We design and implement the PSL FaaS infrastructure using SCL. PSL-enabled worker nodes can run directly on top of SCL by static linking or dynamic script interpretation[3]. To bootstrap secure enclaves with appropriate cryptographic identities, we design a key management scheme inspired by the Bitcoin wallet [6] and an optimized attestation protocol. Unlike previous works [25, 45] that only support Intel SGX and assume SGXv1, we implement SCL on Asylo [21, 22], a hardware-agnostic framework that allows SCL to run on most mainstream TEE hardware.
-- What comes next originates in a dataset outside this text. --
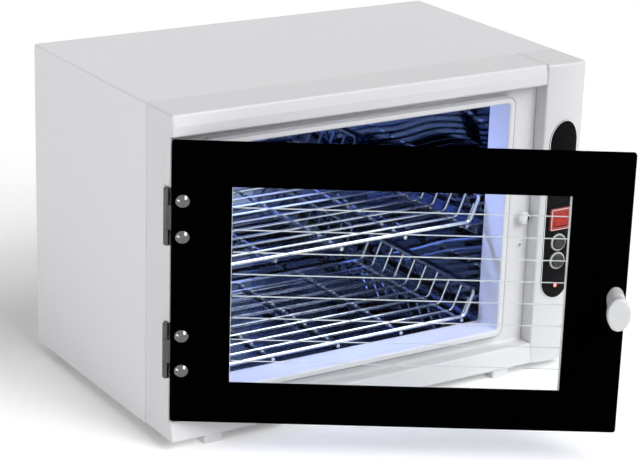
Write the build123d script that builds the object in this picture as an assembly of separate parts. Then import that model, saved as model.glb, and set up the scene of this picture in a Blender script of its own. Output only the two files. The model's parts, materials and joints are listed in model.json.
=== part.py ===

The result is a third-party service running on the edge that can satisfy on-the-fly requests to securely execute PSL applications using compute and storage resources embedded in the edge environment.

We claim the following contributions in this paper:

• Paranoid Stateful Lambdas (PSLs): We introduce the notion of Paranoid Stateful Lambdas and show the design and implementation of our PSL execution environment.

• Separation of State and Computation: We propose to use DataCapsules as the ground-truth vehicle for communication among different types of secure enclave hardware with confidentiality, integrity, and provenance guarantees.

• SCL KVS: We design, implement and evaluate SCL, a secure and eventually-consistent replicated KVS that facilitates inter-enclave communication and bounds maximum write latency while mitigating denial of service. We implement associated key distribution and attestation protocols.

• Communication Optimizations: We reduce and amortize the communication and cryptographic overhead by rearchitecting the cryptographic pipeline and designing a circular buffer based message passing mechanism.

This paper is available on arxiv under CC BY 4.0 DEED license.

[1] The standard system call facility for SGX incurs between 8,000 and 20,000 cycles for an ecall and takes 8,000 cycles for an ocall.

[2] Our system utilizes a Log-Structured Merge(LSM) tree to efficiently store idle Key-Value pairs, namely those not currently in PSL caches.

[3] In the future, we hope to support dynamic linking of PSL binaries residing in DataCapsules.